Weekend Call: transitional chaos, a colleague retires, and another teaches.

The hospital’s making a switch,

The electronics are finding a niche

I don’t think it’s strange

I was there for the change

Unexpected is always a glitch

Synopsis:  I’m a family practitioner from Sioux City, Iowa.  In May 2010, I left my position of 23 years, and honoring my non-compete clause, traveled for a year doing locum tenens work.  In June of 2011 I joined up with the Community Health Center, which provides care for the underserved.  I’m now working part-time, which, for a doctor, means 54 hours a week.

I agreed to take call this weekend to help out a colleague and coworker.  Had I thought ahead I might not have.

One of our hospitals made the shift from paper to electronic medical records (EMR) at midnight between Saturday and Sunday.  Only the Wednesday before the switch, when I had already committed to taking call, did I realize I would be on board for the transition.

All change inherently involves chaos; nothing ever works out the way you planned.  The greater the change or the faster the change, the more that the Law of Unintended Consequences applies. 

One of my colleagues, an emergency physician with whom I have worked for the last two decades, chose this time to retire; he didn’t see a future on the far side of the learning curve.  At 5:30 in the morning he called me about a patient needing an admission.  I listened to his presentation, accepted the admission, and asked if it constituted the last admit of his career.  (It doesn’t make a difference, but the clinical problems included diabetes, dehydration, and diarrhea.)

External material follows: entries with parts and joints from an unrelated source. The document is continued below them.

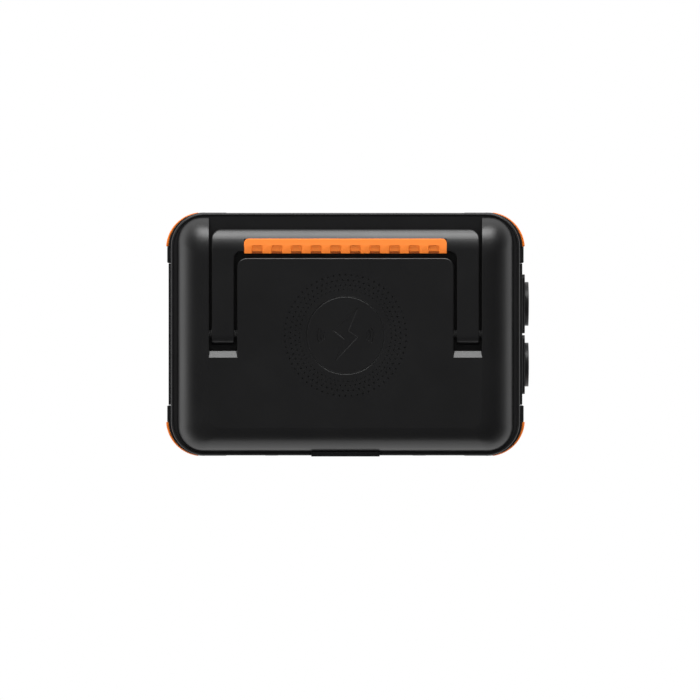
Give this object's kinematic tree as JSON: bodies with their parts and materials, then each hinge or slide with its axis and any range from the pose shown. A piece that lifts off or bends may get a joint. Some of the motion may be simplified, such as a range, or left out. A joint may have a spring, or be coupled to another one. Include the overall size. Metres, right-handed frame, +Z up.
{
  "type": "jump starter pack",
  "caption": "Box-shaped jump starter power pack with folding U handle, side sockets under hinged caps, front ports and a wireless charging top.",
  "frame": {"origin": "bottom centre of the pack, on the plane its feet stand on", "axes": "+X towards the side with the two sockets, -Y towards the front with the display, +Z up"},
  "size_m": [0.2366, 0.1589, 0.168],
  "materials": {
    "black_plastic": "fine matt grain",
    "panel_plastic": "matt",
    "gasket_rubber": "matt",
    "orange_rubber": "soft matt",
    "gloss_black": "gloss",
    "lens": "clear smoked gloss",
    "lcd": "satin",
    "button_plastic": "satin",
    "circuit_board": "satin",
    "plated_steel": "satin plated",
    "socket_plastic": "satin",
    "blue_plastic": "satin",
    "contact_brass": "bright",
    "black_rubber": "matt",
    "white_plastic": "matt",
    "copper_wire": "enamelled",
    "ferrite": "matt",
    "cell_sleeve": "gloss sleeve",
    "heat_sink_aluminium": "extruded",
    "screw_steel": "black zinc"
  },
  "bodies": {
    "pack": {"base_cover": "black_plastic", "main_case": "black_plastic", "top_cover": "black_plastic", "cover_gasket": "gasket_rubber", "left_side_panel": "black_plastic", "right_side_panel": "black_plastic", "corner_guards": "black_plastic", "corner_bumpers": "orange_rubber", "front_panel": "panel_plastic", "display_bezel": "gloss_black", "display_lens": "lens", "lcd_module": "lcd", "button_board": "circuit_board", "usb_a_port_upper": "plated_steel", "usb_a_port_lower": "plated_steel", "usb_c_port": "plated_steel", "dc_jack_upper": "socket_plastic", "dc_jack_lower": "socket_plastic", "jump_port": "blue_plastic", "jump_port_contacts": "contact_brass", "lamp_lens": "lens", "lamp_reflector": "white_plastic", "lamp_board": "circuit_board", "handle_pins": "plated_steel", "handle_pin_clips": "plated_steel", "socket_bezel_front": "socket_plastic", "socket_bezel_rear": "socket_plastic", "socket_shell_front": "plated_steel", "socket_shell_rear": "plated_steel", "socket_contact_front": "contact_brass", "socket_contact_rear": "contact_brass", "socket_nuts": "plated_steel", "hinge_pins": "plated_steel", "charging_coil": "copper_wire", "ferrite_shield": "ferrite", "coil_board": "circuit_board", "battery_cells": "cell_sleeve", "lower_cell_holder": "white_plastic", "upper_cell_holder": "white_plastic", "bus_bars": "plated_steel", "bms_board": "circuit_board", "main_board": "circuit_board", "heat_sink": "heat_sink_aluminium", "fan_frame": "socket_plastic", "input_port": "socket_plastic", "feet": "black_rubber", "case_screws": "screw_steel", "small_screws": "screw_steel"},
    "handle_assembly": {"handle": "black_plastic", "handle_grip": "orange_rubber", "handle_bushes": "white_plastic"},
    "cap_front": {"socket_cap_front": "gloss_black"},
    "cap_rear": {"socket_cap_rear": "gloss_black"},
    "power_key": {"power_button": "button_plastic"},
    "usb_key": {"usb_button": "button_plastic"},
    "dc_key": {"dc_button": "button_plastic"},
    "lamp_key": {"lamp_button": "button_plastic"},
    "jump_flap": {"jump_port_cover": "black_rubber"},
    "input_flap": {"input_port_cover": "black_rubber"},
    "rotor": {"fan_rotor": "socket_plastic"}
  },
  "joints": [
    {"name": "handle_hinge", "type": "hinge", "parent": "pack", "child": "handle_assembly", "pos_m": [0, 0, 0.1615], "axis": [1, 0, 0], "range_deg": [0, 90]},
    {"name": "socket_cap_front_hinge", "type": "hinge", "parent": "pack", "child": "cap_front", "pos_m": [0.1184, -0.0198, 0.0874], "axis": [0, 1, 0], "range_deg": [0, 110]},
    {"name": "socket_cap_rear_hinge", "type": "hinge", "parent": "pack", "child": "cap_rear", "pos_m": [0.1184, 0.0198, 0.0874], "axis": [0, 1, 0], "range_deg": [0, 110]},
    {"name": "power_button_press", "type": "slide", "parent": "pack", "child": "power_key", "axis": [0, 1, 0], "range_m": [0, 0.001], "stiffness_N_per_m": 300},
    {"name": "usb_button_press", "type": "slide", "parent": "pack", "child": "usb_key", "axis": [0, 1, 0], "range_m": [0, 0.001], "stiffness_N_per_m": 300},
    {"name": "dc_button_press", "type": "slide", "parent": "pack", "child": "dc_key", "axis": [0, 1, 0], "range_m": [0, 0.001], "stiffness_N_per_m": 300},
    {"name": "lamp_button_press", "type": "slide", "parent": "pack", "child": "lamp_key", "axis": [0, 1, 0], "range_m": [0, 0.001], "stiffness_N_per_m": 300},
    {"name": "jump_cover_hinge", "type": "hinge", "parent": "pack", "child": "jump_flap", "pos_m": [0.046, -0.0778, 0.0451], "axis": [1, 0, 0], "range_deg": [0, 90]},
    {"name": "input_cover_hinge", "type": "hinge", "parent": "pack", "child": "input_flap", "pos_m": [0, 0.0778, 0.1181], "axis": [-1, 0, 0], "range_deg": [0, 90]},
    {"name": "fan_spin", "type": "hinge", "parent": "pack", "child": "rotor", "pos_m": [-0.1, 0, 0.09], "axis": [1, 0, 0], "continuous": true}
  ]
}
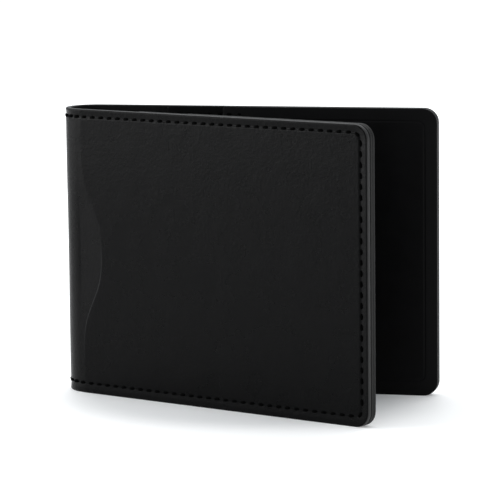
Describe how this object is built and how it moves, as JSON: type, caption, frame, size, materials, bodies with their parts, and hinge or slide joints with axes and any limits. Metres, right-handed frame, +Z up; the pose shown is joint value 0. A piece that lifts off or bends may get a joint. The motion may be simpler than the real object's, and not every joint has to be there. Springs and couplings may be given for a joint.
{
  "type": "bifold wallet",
  "caption": "Slim leather bifold wallet with two side-entry pockets in each half, stitched round its edges, standing part open on its long edge.",
  "frame": {"origin": "on the surface the wallet stands on, under the middle of its bounding box", "axes": "+X from the fold towards the free edges, +Y from the front half towards the rear half, +Z up along the fold"},
  "size_m": [0.1137, 0.0584, 0.089],
  "materials": {
    "cover_leather": "smooth waxed face, bare flesh side, burnished cut edges",
    "pocket_leather": "smooth leather, creased along its edges",
    "thread": "waxed black thread"
  },
  "bodies": {
    "front_half": {"front_cover": "cover_leather", "front_long_pocket": "pocket_leather", "front_short_pocket": "pocket_leather", "front_top_thread": "thread", "front_side_thread": "thread", "front_bottom_thread": "thread"},
    "rear_half": {"rear_cover": "cover_leather", "rear_long_pocket": "pocket_leather", "rear_short_pocket": "pocket_leather", "rear_top_thread": "thread", "rear_side_thread": "thread", "rear_bottom_thread": "thread"},
    "spine": {"spine_cover": "cover_leather", "spine_top_thread": "thread", "spine_bottom_thread": "thread"}
  },
  "joints": [
    {"name": "front_fold", "type": "hinge", "parent": "spine", "child": "front_half", "pos_m": [-0.05446, -0.00566, 0], "axis": [0, 0, -1], "range_deg": [-12, 79]},
    {"name": "rear_fold", "type": "hinge", "parent": "spine", "child": "rear_half", "pos_m": [-0.05446, 0.00566, 0], "axis": [0, 0, 1], "range_deg": [-12, 79]}
  ],
  "couplings": [
    {"joint": "rear_fold", "follows": "front_fold", "ratio": 1}
  ]
}
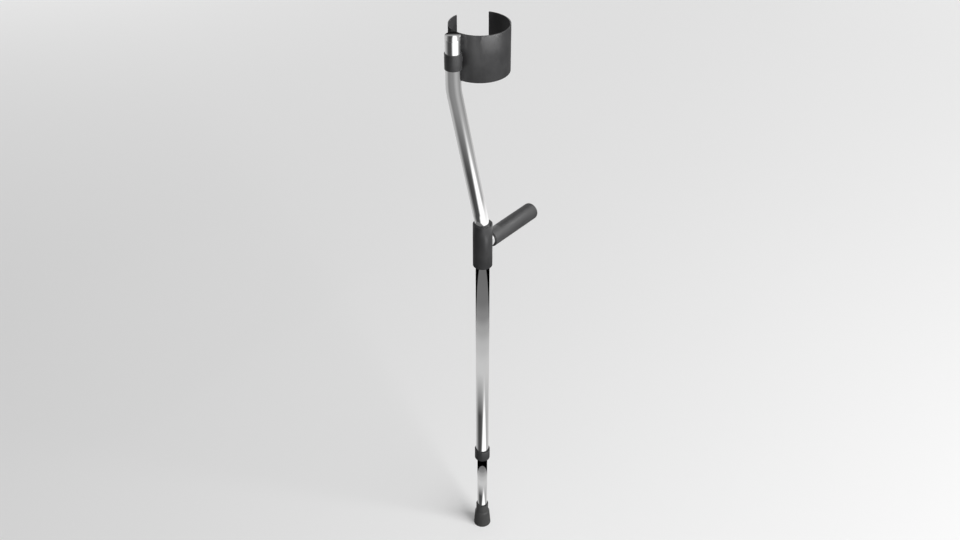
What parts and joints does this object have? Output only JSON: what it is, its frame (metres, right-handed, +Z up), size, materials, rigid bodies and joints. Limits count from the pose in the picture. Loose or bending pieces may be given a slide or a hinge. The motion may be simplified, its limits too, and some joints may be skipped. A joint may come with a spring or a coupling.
{
  "type": "forearm crutch",
  "caption": "Forearm crutch: bent polished tube, open side-entry cuff, forward hand grip, lock collar, telescoping lower leg and flared rubber ferrule.",
  "frame": {"origin": "centre of the ferrule's flat base, where the crutch meets the ground", "axes": "+Z up the straight lower shaft, +X forward along the hand grip, +Y to the user's left; the cuff stands in front of the forearm run and opens towards +X +Y"},
  "size_m": [0.2329, 0.1004, 1.133],
  "materials": {
    "polished_aluminium": "polished",
    "moulded_plastic": "satin",
    "grip_rubber": "satin",
    "tip_rubber": "matte",
    "nylon": "matte",
    "zinc_plated_steel": "bright zinc"
  },
  "bodies": {
    "shaft": {"shaft_tube": "polished_aluminium", "tube_end_cap": "polished_aluminium", "handle_hub": "moulded_plastic", "handle_core": "polished_aluminium", "core_washer": "zinc_plated_steel", "handle_bolt": "zinc_plated_steel", "saddle_nut": "zinc_plated_steel", "grip_sleeve": "grip_rubber", "collet_bush": "nylon", "cuff_saddle": "moulded_plastic", "cuff_rivet": "zinc_plated_steel"},
    "leg": {"lower_tube": "polished_aluminium", "glide_bush": "nylon", "snap_spring": "zinc_plated_steel", "ferrule": "tip_rubber", "ferrule_washer": "zinc_plated_steel"},
    "snap_button": {"snap_button": "zinc_plated_steel"},
    "lock_collar": {"lock_collar": "moulded_plastic"},
    "cuff": {"cuff_shell": "moulded_plastic", "pivot_washer": "nylon", "inner_washer": "nylon"}
  },
  "joints": [
    {"name": "leg_height", "type": "slide", "parent": "shaft", "child": "leg", "axis": [0, 0, 1], "range_m": [-0.22, 0.02]},
    {"name": "button_press", "type": "slide", "parent": "leg", "child": "snap_button", "axis": [1, 0, 0], "range_m": [-0.0034, 0], "stiffness_N_per_m": 1500, "springref_m": 0.002, "deforming": ["snap_spring"]},
    {"name": "collar_turn", "type": "hinge", "parent": "shaft", "child": "lock_collar", "pos_m": [0, 0, 0.2], "axis": [0, 0, 1], "range_deg": [0, 90]},
    {"name": "cuff_rock", "type": "hinge", "parent": "shaft", "child": "cuff", "pos_m": [-0.0565, 0, 1.087], "axis": [1, 0, 0], "range_deg": [-12, 12]}
  ]
}
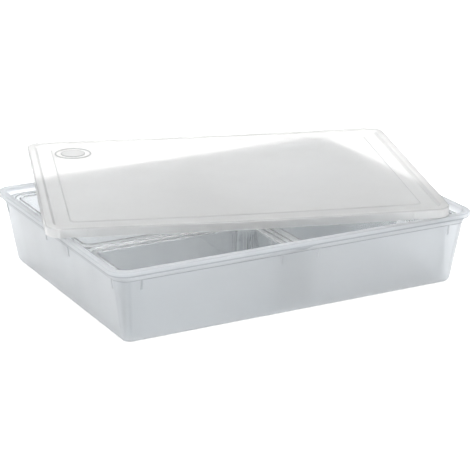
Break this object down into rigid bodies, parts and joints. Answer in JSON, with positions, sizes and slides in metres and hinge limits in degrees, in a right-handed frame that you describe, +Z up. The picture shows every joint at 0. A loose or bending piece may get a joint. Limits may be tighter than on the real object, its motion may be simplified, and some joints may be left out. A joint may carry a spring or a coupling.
{
  "type": "parts organizer box",
  "caption": "Shallow frosted plastic box with a loose recessed lid lying turned on its rim, and clear lift-out trays that divide the inside.",
  "frame": {"origin": "centre of the tub's flat underside", "axes": "+X right along the tub's long front wall, +Y towards the back, +Z up"},
  "size_m": [0.473, 0.4136, 0.0868],
  "materials": {
    "tub_plastic": "frosted translucent polypropylene",
    "lid_plastic": "frosted translucent polypropylene",
    "tray_plastic": "clear glossy polystyrene"
  },
  "bodies": {
    "tub": {"tub": "tub_plastic"},
    "lid": {"lid": "lid_plastic"},
    "front_left_tray": {"front_left_tray": "tray_plastic"},
    "front_right_tray": {"front_right_tray": "tray_plastic"},
    "rear_left_tray": {"rear_left_tray": "tray_plastic"},
    "rear_right_tray": {"rear_right_tray": "tray_plastic"}
  },
  "joints": [
    {"name": "lid_lift", "type": "slide", "parent": "tub", "child": "lid", "axis": [0, 0, 1], "range_m": [0, 0.3]},
    {"name": "front_left_tray_lift", "type": "slide", "parent": "tub", "child": "front_left_tray", "axis": [0, 0, 1], "range_m": [0, 0.12]},
    {"name": "front_right_tray_lift", "type": "slide", "parent": "tub", "child": "front_right_tray", "axis": [0, 0, 1], "range_m": [0, 0.12]},
    {"name": "rear_left_tray_lift", "type": "slide", "parent": "tub", "child": "rear_left_tray", "axis": [0, 0, 1], "range_m": [0, 0.15]},
    {"name": "rear_right_tray_lift", "type": "slide", "parent": "tub", "child": "rear_right_tray", "axis": [0, 0, 1], "range_m": [0, 0.15]}
  ],
  "couplings": [
    {"joint": "front_left_tray_lift", "follows": "lid_lift", "ratio": 0.4},
    {"joint": "front_right_tray_lift", "follows": "lid_lift", "ratio": 0.4},
    {"joint": "rear_left_tray_lift", "follows": "lid_lift", "ratio": 0.5},
    {"joint": "rear_right_tray_lift", "follows": "lid_lift", "ratio": 0.5}
  ]
}
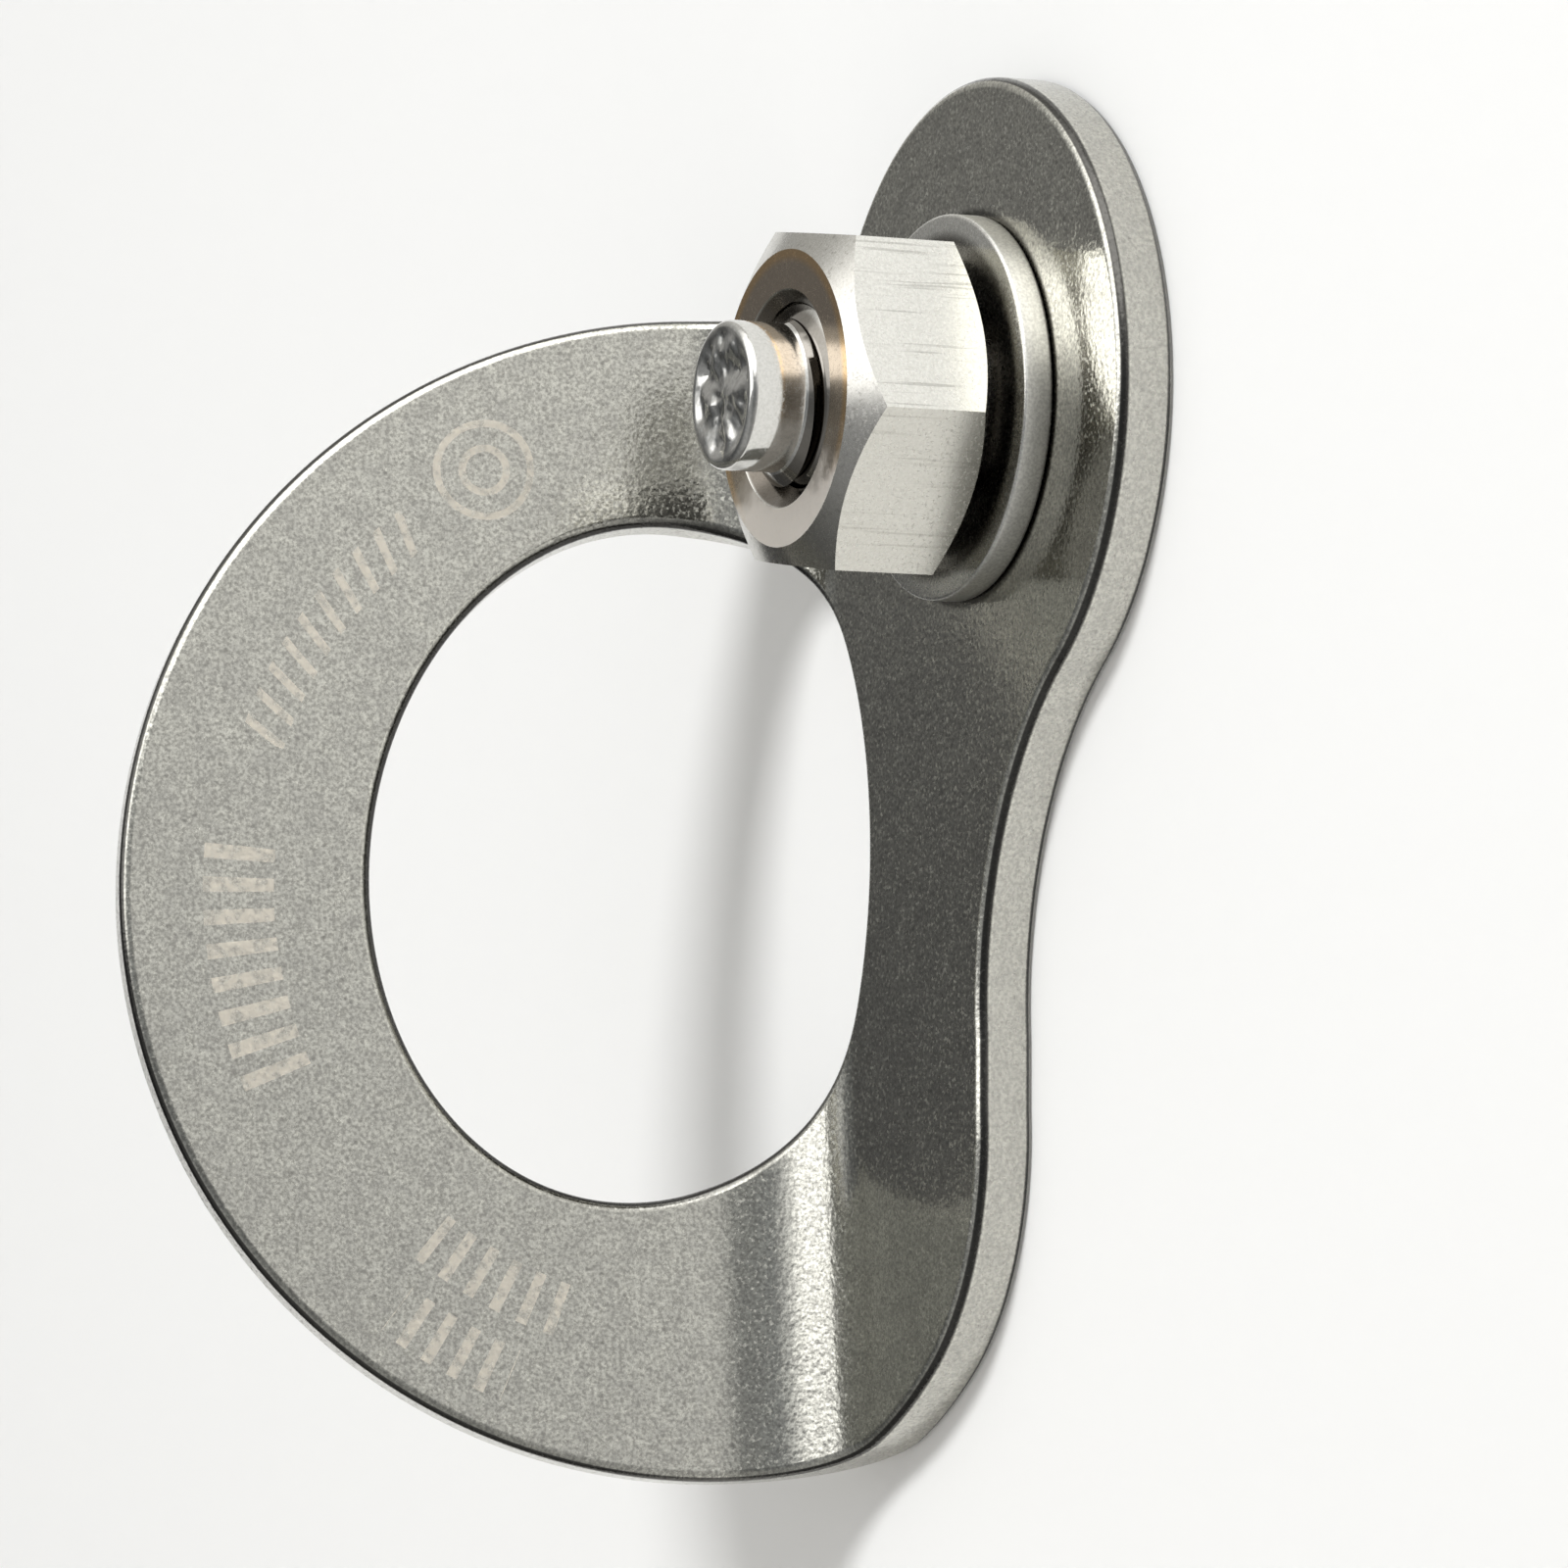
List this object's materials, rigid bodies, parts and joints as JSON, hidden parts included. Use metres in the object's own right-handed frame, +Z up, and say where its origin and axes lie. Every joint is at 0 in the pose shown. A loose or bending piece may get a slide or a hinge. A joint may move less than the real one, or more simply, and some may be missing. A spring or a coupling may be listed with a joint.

It had.  A small silence passed between us, memories filled with drama and irony.  I recalled my year of walkabout and the last day I spent at the clinic.  Much was said and little spoken.  “Well, it’s been an honor,” I told him.

I could hear his smile in his pause.  “Thanks, Steve,” he said.

An hour later, with my unfamiliar-looking census in hand, I arrived at the 6th floor ICU to spend 15 minutes with the patient and the next 45 minutes doing the documentation.   To my regret I stooped to occasional truculence and sarcasm aimed at the nice lady who wore the fluorescent yellow vest of a super-user, someone educated enough in the system to help those just starting.  I pointed out that I had 15 patients on my list and at that speed I wouldn’t get home till ten in the evening.

The next floor down presented compound problems of two new admits and two other patients in the surrounding context of rampant chaos.  

I found Dr. Tan (who gave me permission to write this) in the position of super-user.  We have worked together for close to 20 years.  With a background of a great working relationship based on clinical respect and trust, she gently ushered me into esoteric information pathways.  My second patient took me 45 minutes and my third patient took me 30. 

Our practice has too many hospital patients for one doctor to round on through the weekend.  One doctor takes call and sees patients at one hospital; the other doctor rounds at the other hospital, then goes home.  I take pride in being able to finish at one place and help out the other doc across town, but noon today found me done with the 6th and 5th floors and the rest of the hospital to go.  Knowing I wouldn’t possibly finish in a reasonable time frame, I broke for lunch. 

No food today graced the doctors’ lounge, but the cheerful mood verged on hypomanic.  Contrast those smiles to the last time I saw a hospital go digital and grim faces drip frustration.

At home I relaxed my way through soup and a nap. 

I finished the 4th floor and arrived in the Newborn Nursery at 3:00 PM.  Immediately confronted by logistic problems involving ordering things for circumcision, I glowered.   In 30 years I had never had to do such a thing, only with the current new digital system.  I expressed a desire to be done with the procedure by 5:00.  Better to be happy than right. I finished half an hour later.

On the way out I reported a large number of computers on the second floor incompatible with the new system.  Or so the nurses thought.

All in all, I had had the best day to transition, not the worst.